The Philosopher Soren Kierkegard reminds us that the function of prayer is not to influence God, but rather change the nature of the one who prays. To become more Christ-like, we might say.  The change God wants to see through prayer: is the bonds of injustice being loosened, the hungry fed, the naked clothed, the oppressed set free, the words of Isaiah, taken up by Christ himself when he defined his own mission in the world.

Through the prophet Isaiah, God calls the people to humility in their praying, which means to be properly brought down to the dust of the earth. For it is stood in the dust with our eyes looking to the stars that we know who we really are- creatures made in the image of God our creator, and creatures seeking transformation and change in our lives, and from there seeking transformation and change, and healing and renewal in the life of a broken world.

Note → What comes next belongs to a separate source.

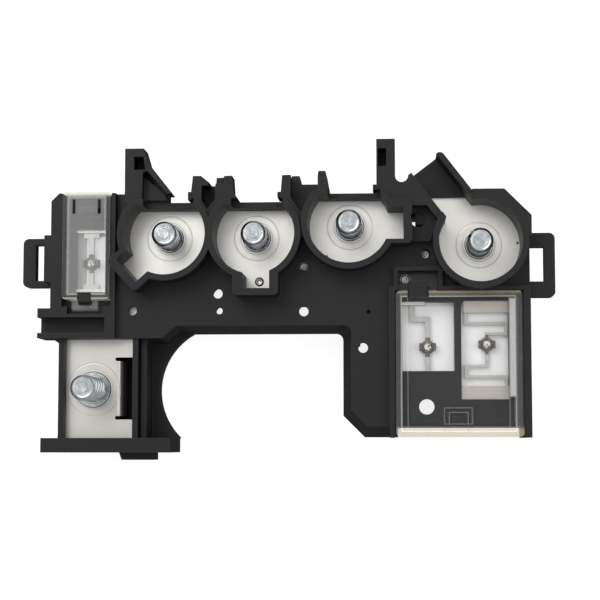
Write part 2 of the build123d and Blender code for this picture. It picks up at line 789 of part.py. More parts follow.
def lid_recesses():
    """Make the spaces cut for the lids and their loops."""
    top = frame_front + cut_through
    loop_floor = loop_z - loop_radius - hook_clearance
    cuts = []
    x0, x1, y0, y1 = left_lid
    gap = lid_clearance
    cuts.append(block(x0 - gap, x1 + gap, y0 - gap, y1 + 5, recess_floor, top))
    cuts.append(block(x0 - gap, x1 + gap, y0 - swing_room, y0, loop_floor, top))
    x0, x1 = left_loop_x
    margin_left, margin_right = left_recess_margins
    cuts.append(block(x0 - margin_left, x1 + margin_right, left_loop_y - loop_radius - loop_recess,
                      left_lid[2], loop_floor, top))
    x0, x1, y0, y1 = right_lid
    cuts.append(block(x0 - gap, x1 + gap, y0 - 5, y1 + gap, recess_floor, top))
    x0, x1 = right_loop_x
    cuts.append(block(x0 - gap, x1 + gap, right_lid[3] - 1, right_loop_y[1] + loop_recess, loop_floor, top))
    return cuts


def left_hook():
    """Make the hook that holds the left lid's loop; its nose reaches over the bar."""
    throat = loop_radius + hook_clearance
    face = left_loop_y + throat
    nose = loop_z + throat
    tip = left_loop_y + loop_radius - nose_cover
    back = face + left_hook_depth
    points = [(face, recess_floor - 1), (face, nose), (tip, nose), (tip, nose + hook_tip),
              (face, nose + hook_nose), (back, nose + hook_nose), (back, recess_floor - 1)]
    profile = make_face(Polyline(*[(0, y, z) for y, z in points], close=True))
    x0, x1 = left_hook_x
    return Pos(x0, 0, 0) * extrude(profile, amount=x1 - x0, dir=(1, 0, 0))


def right_hook():
    """Make the block inside the right lid's loop; its nose stops short of the bar, which lifts past it."""
    face = right_loop_y[0] - hook_clearance
    nose = loop_z + loop_radius + hook_clearance
    x0, x1 = right_hook_x
    return block(x0, x1, face - right_hook_depth, face, recess_floor - 1, nose + hook_nose)


def catches():
    """Make the catches on the carrier that the left lid's tongue and the right lid's rib snap over."""
    middle = (left_lid[0] + left_lid[1]) / 2
    top = left_lid[3] - catch_from_top
    under_lid = lid_front - lid_wall - lid_clearance
    half = snap_catch_width / 2
    return [
        block(middle - catch_width / 2, middle + catch_width / 2, top - catch_length, top,
              recess_floor - 1, under_lid),
        block(snap_x - half, snap_x + half, leg_end, leg_end + snap_catch_length, recess_floor - 1,
              recess_floor + snap_catch_height),
    ]


def back_ribs(inner):
    """Make the stiffening ribs behind the skin, inside the skirt."""
    ribs = []
    rib_front = bar_front + overlap
    x = rib_start
    while x < right_edge - 6:
        ribs.append(block(x - rib_wall / 2, x + rib_wall / 2, -past_part, past_part, rib_back, rib_front))
        x += rib_pitch
    for y in rib_rows:
        ribs.append(block(-past_part, past_part, y - rib_wall / 2, y + rib_wall / 2, rib_back, rib_front))
    return (ribs[0] + ribs[1:]) & inner


def carrier_webs(inner):
    """Make the web that carries the bars, a margin wider than they are."""
    m = bar_margin
    high = bar_front + overlap
    end_right = window_3[1] + bar_margin / 2 + m
    arm_left = third.x + third.reach - outlet_3_inset
    webs = [
        block(bay_left, bay_plate_right + m, block_bottom, window_1[2] + m, web_back, high),
        block(bay_plate_right - m, leg_run_right + m, run_low - m, run_high + m, web_back, high),
        rivet_ear_block(rivet_ear + m, web_back, high),
        block(leg_run_left - m, leg_run_right + m, end_run_bottom - m, run_high + m, web_back, high),
        block(leg_run_left - m, end_right, end_run_bottom - m, window_2[2] + m, web_back, high),
        block(window_1[0] - m, first.x, window_1[3] - m, first.y + first.sill + m, web_back, high),
        block(arm_left - m, arm_left + outlet_3_width + m, -m, third.y, web_back, high),
        block(window_3[0] - m, window_3[1] + m + arm_overhang, -m, fourth.y, web_back, high),
    ]
    return (webs[0] + webs[1:]) & inner


def stud_wells():
    """Make the spaces behind the bars for the studs' heads."""
    room = 2 * well_clearance
    wells = [hexagon(tall_x, tall_y, tall_head_flats + room, open_back, bar_back)]
    for pocket in pockets:
        wells.append(hexagon(pocket.x, pocket.y, short_head_flats + room, open_back, bar_back))
    return wells


def small_holes():
    """Make the cutters for the studs' shanks, the pin holes, the sight hole and the rivets."""
    top = frame_front + cut_through
    holes = []
    for x, y, radius in tooling_holes:
        flare = Cone(radius + pin_flare, radius, skin_front - web_back)
        holes.append(disc(x, y, radius, skin_front - overlap, top))
        holes.append(Pos(x, y, (skin_front + web_back) / 2) * flare)
        holes.append(disc(x, y, radius + pin_flare, open_back, web_back))
    holes.append(disc(tall_x, tall_y, stud_radius, open_back, bar_front))
    for pocket in pockets:
        holes.append(disc(pocket.x, pocket.y, stud_radius, open_back, bar_front + overlap))
    x, y, radius = sight_hole
    holes.append(disc(x, y, radius, bar_front, top))
    x, y, radius = blind_hole
    holes.append(disc(x, y, radius, skin_front - blind_depth, top))
    x, y, radius = ledge_hole
    hook = block(*ledge_hook, web_back, ledge_front - 1)
    holes.append(disc(x, y, radius, open_back, open_front) - hook)
    for x, y in battery_rivets + outlet_rivets:
        holes.append(disc(x, y, rivet_head_radius + rivet_clearance, bar_front, top))
        holes.append(disc(x, y, rivet_radius, through_web, bar_front + overlap))
        holes.append(disc(x, y, rivet_head_radius + rivet_clearance, open_back, web_back))
    return holes


def housing(bars):
    """Make the black carrier as one moulding round the bars."""
    inner = drafted(skirt_wall, open_back, bar_front)
    shell = drafted(0, 0, skin_front) - inner
    bosses = []
    for pocket in pockets:
        flats = short_head_flats + 2 * (well_clearance + well_wall)
        bosses.append(hexagon(pocket.x, pocket.y, flats, bar_back - well_depth, bar_back))
    for window in (window_1, window_2, window_3):
        bosses.append(window_block(window, window_wall, 0, bar_front + overlap))
    shell = shell + ([carrier_webs(inner), back_ribs(inner)] + bosses)
    shell = shell + (pocket_walls() + towers() + bay_walls() + side_channel() + lid_frames() + handles())
    windows = [window_block(window, 0, open_back, open_front) for window in (window_1, window_2, window_3)]
    slot = block(lug_left - 1, channel_right, channel_bottom, channel_top, channel_floor, frame_front + 1)
    shell = shell - (stud_wells() + pocket_spaces() + tower_cuts() + lid_recesses() + windows + [slot])
    pins = [disc(x, y, radius + pin_room, web_back, recess_floor) for x, y, radius in tooling_holes]
    shell = shell + (pins + catches() + [left_hook(), right_hook()])
    shell = shell - bars
    return shell - small_holes()


# Clear lids

def lid_shell(lid, skirt_back):
    """Make a lid's plate with its skirt on all four sides."""
    x0, x1, y0, y1 = lid
    shell = block(x0, x1, y0, y1, skirt_back, lid_front)
    shell = fillet(shell.edges().filter_by(Axis.Z), lid_corner)
    return shell - block(x0 + lid_wall, x1 - lid_wall, y0 + lid_wall, y1 - lid_wall, skirt_back - 1,
                         lid_front - lid_wall)


def loop_arms(x_range, loop_y, edge_y, hook_x):
    """Make the two arms that join a lid's edge to the far side of its loop."""
    x0, x1 = x_range
    low_y, high_y = min(loop_y, edge_y), max(loop_y, edge_y)
    rise_low, rise_high = (high_y - arm_rise, high_y) if edge_y > loop_y else (low_y, low_y + arm_rise)
    pieces = []
    for a, b in ((x0, hook_x[0] - hook_clearance), (hook_x[1] + hook_clearance, x1)):
        pieces.append(block(a, b, low_y, high_y, loop_z - loop_radius, loop_z + loop_radius))
        pieces.append(block(a, b, rise_low, rise_high, loop_z - loop_radius, lid_front - lid_wall / 2))
    return pieces


def hook_notch(hook_x, y0, y1, skirt_back):
    """Make the notch in a lid's edge that clears the carrier's hook."""
    x0, x1 = hook_x
    return block(x0 - hook_clearance, x1 + hook_clearance, y0, y1, skirt_back - 1, lid_front + 1)


def fuse_lid_left():
    """Make the left lid, hinged on its lower loop, with a snap tongue at its top."""
    x0, x1, y0, y1 = left_lid
    skirt_back = recess_floor + lid_clearance
    loop_left, loop_right = left_loop_x
    pivot = Pos((loop_left + loop_right) / 2, left_loop_y, loop_z) * Rot(0, 90, 0)
    pivot = pivot * Cylinder(loop_radius, loop_right - loop_left)
    arms = loop_arms(left_loop_x, left_loop_y, y0 + lid_wall, left_hook_x)
    lid = lid_shell(left_lid, skirt_back) + ([pivot] + arms)
    hook_back = left_loop_y + loop_radius + hook_clearance + left_hook_depth
    cuts = [hook_notch(left_hook_x, y0 - 1, hook_back + left_hook_room, skirt_back)]
    middle = (x0 + x1) / 2
    top = y1 - tongue_from_top
    for side in (-1, 1):
        slot_x = middle + side * tongue_width / 2
        cuts.append(block(slot_x - tongue_slot / 2, slot_x + tongue_slot / 2, top - tongue_length, top,
                          lid_front - lid_wall - 1, lid_front + 1))
    return lid - cuts


def fuse_lid_right():
    """Make the right lid, which lifts off, with a lip over the leg's end, a snap rib and two ribs."""
    x0, x1, y0, y1 = right_lid
    skirt_back = recess_floor + lid_clearance
    plate_back = lid_front - lid_wall
    lip = block(x0 + lid_corner, x1 - lid_corner, y0, y0 + lid_wall, skirt_back - lip_drop, skirt_back + 1)
    snap_left, snap_right = snap_x - snap_width / 2, snap_x + snap_width / 2
    snap = block(snap_left, snap_right, y0 + lid_wall / 2, snap_top, skirt_back, plate_back + lid_wall / 2)
    inside = block(snap_left + lid_wall, snap_right - lid_wall, y0 + lid_wall, snap_top - lid_wall,
                   skirt_back - 1, plate_back)
    ribs = [block(*rib, plate_back - lid_rib_drop, plate_back + lid_wall / 2)
            for rib in (lid_rib_left, lid_rib_right)]
    loop_low, loop_high = right_loop_y
    band = block(*right_loop_x, loop_low, loop_high, loop_z - loop_radius, loop_z + loop_radius)
    loop = [band] + loop_arms(right_loop_x, loop_low, y1 - lid_wall, right_hook_x)
    lid = lid_shell(right_lid, skirt_back) + (loop + ribs + [lip, snap - inside])
    hook_back = loop_low - hook_clearance - right_hook_depth
    return lid - hook_notch(right_hook_x, hook_back - hook_clearance, loop_low, skirt_back)


def main():
    """Build every node and write it to its own file."""
    battery_bar = battery_bus_bar()
    bar_1 = outlet_bar_1()
    bar_3 = outlet_bar_3()
    bar_4 = outlet_bar_4()
    nodes = {
        "housing": housing([battery_bar, bar_1, bar_3, bar_4]),
        "battery_bus_bar": battery_bar,
        "outlet_bar_1": bar_1,
        "outlet_bar_3": bar_3,
        "outlet_bar_4": bar_4,
        "fuse_link_1": fuse_link_1(),
        "fuse_link_2": fuse_link_2(),
        "fuse_link_3": fuse_link_3(),
        "fuse_lid_left": fuse_lid_left(),
        "fuse_lid_right": fuse_lid_right(),
        "battery_stud_m8": stud(tall_x, tall_y, tall_above_bar, tall_head_flats, tall_head_height,
                                tall_collar_overhang),
    }
    for number, place in enumerate((pellet_1, pellet_2, pellet_3), start=1):
        nodes[f"tin_pellet_{number}"] = tin_pellet(place)
    for number, pocket in enumerate(pockets, start=1):
        nodes[f"outlet_stud_m8_{number}"] = stud(pocket.x, pocket.y, short_above_bar, short_head_flats,
                                                 short_head_height, short_collar_overhang)
    for number, (x, y) in enumerate(battery_rivets + outlet_rivets, start=1):
        nodes[f"bar_rivet_{number}"] = rivet(x, y)
    os.makedirs("parts", exist_ok=True)
    for name, shape in nodes.items():
        export_step(shape, f"parts/{name}.step")


main()
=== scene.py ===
"""Looks of a battery terminal fuse block: black carrier, tinned bars, studs and clear lids."""

import json
import logging
import math
from dataclasses import dataclass
from enum import Enum

import bmesh
import bpy
from mathutils import Matrix, Vector

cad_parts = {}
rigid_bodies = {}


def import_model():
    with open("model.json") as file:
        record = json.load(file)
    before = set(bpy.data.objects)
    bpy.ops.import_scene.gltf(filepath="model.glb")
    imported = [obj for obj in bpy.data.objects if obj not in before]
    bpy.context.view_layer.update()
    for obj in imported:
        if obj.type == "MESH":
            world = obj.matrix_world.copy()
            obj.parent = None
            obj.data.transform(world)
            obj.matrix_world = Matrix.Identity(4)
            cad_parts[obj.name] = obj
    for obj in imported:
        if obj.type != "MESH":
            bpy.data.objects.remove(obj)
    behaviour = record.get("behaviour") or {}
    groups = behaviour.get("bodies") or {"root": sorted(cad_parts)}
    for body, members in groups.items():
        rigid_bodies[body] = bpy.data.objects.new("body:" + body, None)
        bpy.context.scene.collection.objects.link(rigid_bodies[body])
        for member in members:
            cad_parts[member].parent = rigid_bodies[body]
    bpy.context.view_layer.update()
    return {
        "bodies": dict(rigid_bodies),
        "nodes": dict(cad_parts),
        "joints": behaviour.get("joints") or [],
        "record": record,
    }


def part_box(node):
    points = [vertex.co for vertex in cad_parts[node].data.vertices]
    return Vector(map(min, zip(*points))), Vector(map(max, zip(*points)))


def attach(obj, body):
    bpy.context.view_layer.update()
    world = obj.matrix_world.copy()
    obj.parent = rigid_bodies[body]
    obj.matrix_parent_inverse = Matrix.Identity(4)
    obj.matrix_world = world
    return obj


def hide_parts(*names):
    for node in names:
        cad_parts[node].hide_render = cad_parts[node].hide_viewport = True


MM = 0.001
LOG = logging.getLogger("fuse_block")

Socket = bpy.types.NodeSocket
Tree = bpy.types.NodeTree
Place = tuple[float, float]
Area = tuple[float, float, float, float]

# Places are on the face, in millimetres. An area is left, right, bottom and top.
OUTLET_PLACES: tuple[Place, ...] = ((-37.1, 20.3), (-9.5, 20.3), (19.9, 23.6), (60.2, 17.6))
BATTERY_PLACE: Place = (-61.0, -27.3)
BAR_FRONT = 18.0 * MM


def linear(code: str, alpha: float = 1.0) -> tuple[float, float, float, float]:
    """Turn an sRGB hex colour into linear values.

    Args:
        code: Colour such as "C8C4BB".
        alpha: Opacity to add as the fourth value.

    Returns:
        Red, green, blue and alpha, in linear light.
    """
    channels = []
    for start in (0, 2, 4):
        value = int(code[start:start + 2], 16) / 255
        channels.append(value / 12.92 if value <= 0.04045 else ((value + 0.055) / 1.055) ** 2.4)
    return (*channels, alpha)


def add_node(tree: Tree, kind: str, inputs: dict | None = None, **settings: object) -> bpy.types.Node:
    """Add a node with its settings, values and links.

    Args:
        tree: Node tree to add to.
        kind: Blender's name of the node type.
        inputs: Socket name or number to a value or to an output socket.
        **settings: Properties of the node itself.

    Returns:
        The new node.
    """
    node = tree.nodes.new(kind)
    for name, value in settings.items():
        setattr(node, name, value)
    for key, value in (inputs or {}).items():
        if isinstance(value, Socket):
            tree.links.new(value, node.inputs[key])
        else:
            node.inputs[key].default_value = value
    return node


def per_metre(size_mm: float) -> float:
    """Give the pattern scale that makes one feature this many millimetres wide."""
    return 1 / (size_mm * MM)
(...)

When prayer is rightly directed, other joys and blessings will emerge like a spring of water- the praying will direct the living.

Prayer does not need trumpets, prayer does not need to be seen. Prayer is ultimately an activity of the human heart in response to God alone, the turning and tuning of the heart to sing, as Herbert would again say a kind of tune, which all things hear and fear. Prayer is you and me, each one of us, stood before our maker-

In a sense, it is that kind of personal reflection and prayer that we are all called towards this lent, this is an inward journey of the heart and soul, the journey we all must face as we stand before God who sees us even in secret. This is a journey which plumbs the awful depths of our humanity and lifts us up from the dust of the earth to rise in glory.

The Litany of Penitence which follows this sermon sets us off on that journey by naming out loud and helping us each recall our propensity to turn away from God.  It’s a list of things we know we all do and this is followed by a symbolic gesture of penitence which marks our foreheads with an ashen cross.

We remember that we are of the dust, and to the dust we will return, we are reminded that in the meantime, we are daily being tuned to sing the song which glorifies no-thing and no-one but God, and through that prayer we are turned away from sin to be faithful to Christ.

And there is perhaps the key, the secret, the only way of praying- For however we pray, whether on our knees, or in silence, or with others, or indeed on street corners or noisily with trumpets, the key to prayer, the secret to prayer, is that it is orientated always and only towards Christ, we are to be humble in the dust with our eyes fixed on Jesus. O God, turn us and tune us to sing your song.

If our prayers and our hearts are so directed, then our lives will be directed in the same way, turned and tuned to be faithful to Christ, open to being changed and transformed in his name, and ready to serve Christ in one another, in the world he loved and came to save.  To his name be glory forever.